Provided material:

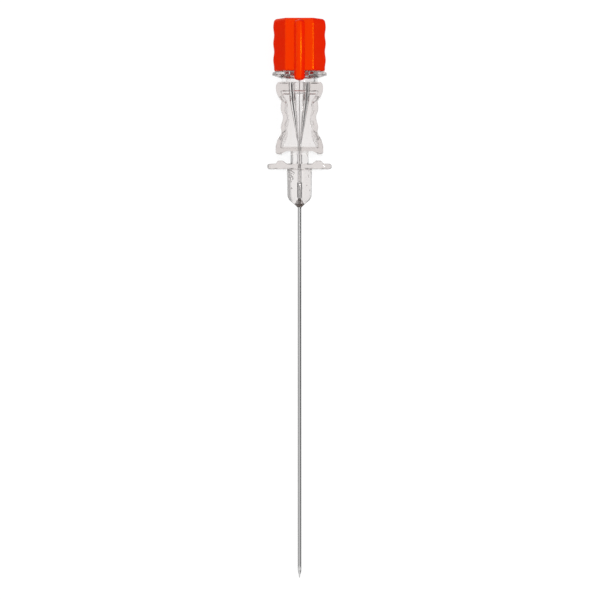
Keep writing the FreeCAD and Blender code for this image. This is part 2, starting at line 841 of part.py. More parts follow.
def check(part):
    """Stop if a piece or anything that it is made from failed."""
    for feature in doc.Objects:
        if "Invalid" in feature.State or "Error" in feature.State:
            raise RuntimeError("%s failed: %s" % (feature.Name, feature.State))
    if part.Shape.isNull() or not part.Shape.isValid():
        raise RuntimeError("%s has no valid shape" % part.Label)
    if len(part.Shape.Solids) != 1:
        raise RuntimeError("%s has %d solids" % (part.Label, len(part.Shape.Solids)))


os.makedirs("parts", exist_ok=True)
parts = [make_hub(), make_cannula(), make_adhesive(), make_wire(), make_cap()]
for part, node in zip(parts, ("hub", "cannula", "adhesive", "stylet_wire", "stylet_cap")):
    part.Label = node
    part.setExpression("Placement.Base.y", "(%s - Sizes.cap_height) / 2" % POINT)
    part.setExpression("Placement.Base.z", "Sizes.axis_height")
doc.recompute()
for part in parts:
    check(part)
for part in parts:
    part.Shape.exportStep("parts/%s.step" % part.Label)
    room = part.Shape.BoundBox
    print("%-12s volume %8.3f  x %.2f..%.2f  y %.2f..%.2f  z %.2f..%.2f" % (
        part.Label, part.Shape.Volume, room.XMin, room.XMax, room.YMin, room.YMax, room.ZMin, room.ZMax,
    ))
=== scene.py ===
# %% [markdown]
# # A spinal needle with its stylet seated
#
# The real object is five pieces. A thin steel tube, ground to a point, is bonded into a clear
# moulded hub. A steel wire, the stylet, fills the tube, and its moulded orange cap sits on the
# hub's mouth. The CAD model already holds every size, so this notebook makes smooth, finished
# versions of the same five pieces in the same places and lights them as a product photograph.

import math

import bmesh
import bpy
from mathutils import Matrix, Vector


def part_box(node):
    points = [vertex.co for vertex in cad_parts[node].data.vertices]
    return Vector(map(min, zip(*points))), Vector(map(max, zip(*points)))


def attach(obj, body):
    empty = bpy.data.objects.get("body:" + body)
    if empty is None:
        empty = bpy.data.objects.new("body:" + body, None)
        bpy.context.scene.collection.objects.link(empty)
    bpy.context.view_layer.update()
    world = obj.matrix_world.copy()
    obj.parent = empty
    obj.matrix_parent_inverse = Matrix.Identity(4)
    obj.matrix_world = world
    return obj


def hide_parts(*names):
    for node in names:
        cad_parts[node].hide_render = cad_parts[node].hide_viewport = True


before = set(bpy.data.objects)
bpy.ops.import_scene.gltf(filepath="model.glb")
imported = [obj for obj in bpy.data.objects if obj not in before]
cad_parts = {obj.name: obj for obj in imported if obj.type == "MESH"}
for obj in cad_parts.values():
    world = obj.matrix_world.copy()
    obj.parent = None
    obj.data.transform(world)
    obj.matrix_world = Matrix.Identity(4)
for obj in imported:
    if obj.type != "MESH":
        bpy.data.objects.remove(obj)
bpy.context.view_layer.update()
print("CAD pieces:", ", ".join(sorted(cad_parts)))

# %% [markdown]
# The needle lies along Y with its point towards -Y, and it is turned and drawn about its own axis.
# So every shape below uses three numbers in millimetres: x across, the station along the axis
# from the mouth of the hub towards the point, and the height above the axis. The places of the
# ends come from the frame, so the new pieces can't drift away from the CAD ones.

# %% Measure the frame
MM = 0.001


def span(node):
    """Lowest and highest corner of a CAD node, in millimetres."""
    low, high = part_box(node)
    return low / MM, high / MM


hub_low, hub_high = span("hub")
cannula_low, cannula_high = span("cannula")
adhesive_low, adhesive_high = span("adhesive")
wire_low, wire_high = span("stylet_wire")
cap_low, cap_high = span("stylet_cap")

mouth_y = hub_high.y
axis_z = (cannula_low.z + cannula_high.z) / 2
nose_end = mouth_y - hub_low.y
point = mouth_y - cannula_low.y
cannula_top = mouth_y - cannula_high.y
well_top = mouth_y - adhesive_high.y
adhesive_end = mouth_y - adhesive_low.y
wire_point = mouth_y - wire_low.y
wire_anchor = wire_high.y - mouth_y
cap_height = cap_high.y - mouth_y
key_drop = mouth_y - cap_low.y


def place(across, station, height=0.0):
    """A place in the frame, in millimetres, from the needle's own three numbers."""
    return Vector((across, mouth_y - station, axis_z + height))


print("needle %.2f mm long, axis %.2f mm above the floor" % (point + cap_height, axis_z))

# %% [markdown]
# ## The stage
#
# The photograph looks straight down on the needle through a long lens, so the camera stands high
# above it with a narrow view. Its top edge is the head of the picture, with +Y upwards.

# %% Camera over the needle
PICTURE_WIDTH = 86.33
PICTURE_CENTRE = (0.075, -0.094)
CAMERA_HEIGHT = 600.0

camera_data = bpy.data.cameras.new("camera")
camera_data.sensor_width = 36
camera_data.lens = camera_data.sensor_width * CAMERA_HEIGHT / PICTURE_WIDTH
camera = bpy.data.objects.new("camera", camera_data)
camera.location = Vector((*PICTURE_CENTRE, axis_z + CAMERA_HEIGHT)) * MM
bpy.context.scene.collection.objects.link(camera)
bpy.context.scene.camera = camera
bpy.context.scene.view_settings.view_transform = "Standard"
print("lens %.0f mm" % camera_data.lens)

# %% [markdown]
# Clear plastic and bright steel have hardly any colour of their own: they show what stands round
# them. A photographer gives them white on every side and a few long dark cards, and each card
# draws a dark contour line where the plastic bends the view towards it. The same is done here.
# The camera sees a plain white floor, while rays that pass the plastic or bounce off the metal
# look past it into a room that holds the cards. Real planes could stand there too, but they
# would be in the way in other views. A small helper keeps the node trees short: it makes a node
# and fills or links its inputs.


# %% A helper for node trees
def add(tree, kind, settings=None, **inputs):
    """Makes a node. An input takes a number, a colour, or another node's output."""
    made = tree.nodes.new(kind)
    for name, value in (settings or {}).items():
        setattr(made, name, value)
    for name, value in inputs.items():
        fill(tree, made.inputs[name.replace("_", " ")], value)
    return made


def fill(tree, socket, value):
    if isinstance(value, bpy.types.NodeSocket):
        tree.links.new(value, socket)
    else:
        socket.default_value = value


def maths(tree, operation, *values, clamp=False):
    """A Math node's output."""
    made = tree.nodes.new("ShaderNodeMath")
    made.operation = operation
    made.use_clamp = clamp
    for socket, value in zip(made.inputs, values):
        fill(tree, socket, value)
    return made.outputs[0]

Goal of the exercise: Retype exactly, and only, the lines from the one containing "make_adhesive(), make_wire(), make_cap()]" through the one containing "in imported if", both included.

Exercise answer:
parts = [make_hub(), make_cannula(), make_adhesive(), make_wire(), make_cap()]
for part, node in zip(parts, ("hub", "cannula", "adhesive", "stylet_wire", "stylet_cap")):
    part.Label = node
    part.setExpression("Placement.Base.y", "(%s - Sizes.cap_height) / 2" % POINT)
    part.setExpression("Placement.Base.z", "Sizes.axis_height")
doc.recompute()
for part in parts:
    check(part)
for part in parts:
    part.Shape.exportStep("parts/%s.step" % part.Label)
    room = part.Shape.BoundBox
    print("%-12s volume %8.3f  x %.2f..%.2f  y %.2f..%.2f  z %.2f..%.2f" % (
        part.Label, part.Shape.Volume, room.XMin, room.XMax, room.YMin, room.YMax, room.ZMin, room.ZMax,
    ))
=== scene.py ===
# %% [markdown]
# # A spinal needle with its stylet seated
#
# The real object is five pieces. A thin steel tube, ground to a point, is bonded into a clear
# moulded hub. A steel wire, the stylet, fills the tube, and its moulded orange cap sits on the
# hub's mouth. The CAD model already holds every size, so this notebook makes smooth, finished
# versions of the same five pieces in the same places and lights them as a product photograph.

import math

import bmesh
import bpy
from mathutils import Matrix, Vector


def part_box(node):
    points = [vertex.co for vertex in cad_parts[node].data.vertices]
    return Vector(map(min, zip(*points))), Vector(map(max, zip(*points)))


def attach(obj, body):
    empty = bpy.data.objects.get("body:" + body)
    if empty is None:
        empty = bpy.data.objects.new("body:" + body, None)
        bpy.context.scene.collection.objects.link(empty)
    bpy.context.view_layer.update()
    world = obj.matrix_world.copy()
    obj.parent = empty
    obj.matrix_parent_inverse = Matrix.Identity(4)
    obj.matrix_world = world
    return obj


def hide_parts(*names):
    for node in names:
        cad_parts[node].hide_render = cad_parts[node].hide_viewport = True


before = set(bpy.data.objects)
bpy.ops.import_scene.gltf(filepath="model.glb")
imported = [obj for obj in bpy.data.objects if obj not in before]
cad_parts = {obj.name: obj for obj in imported if obj.type == "MESH"}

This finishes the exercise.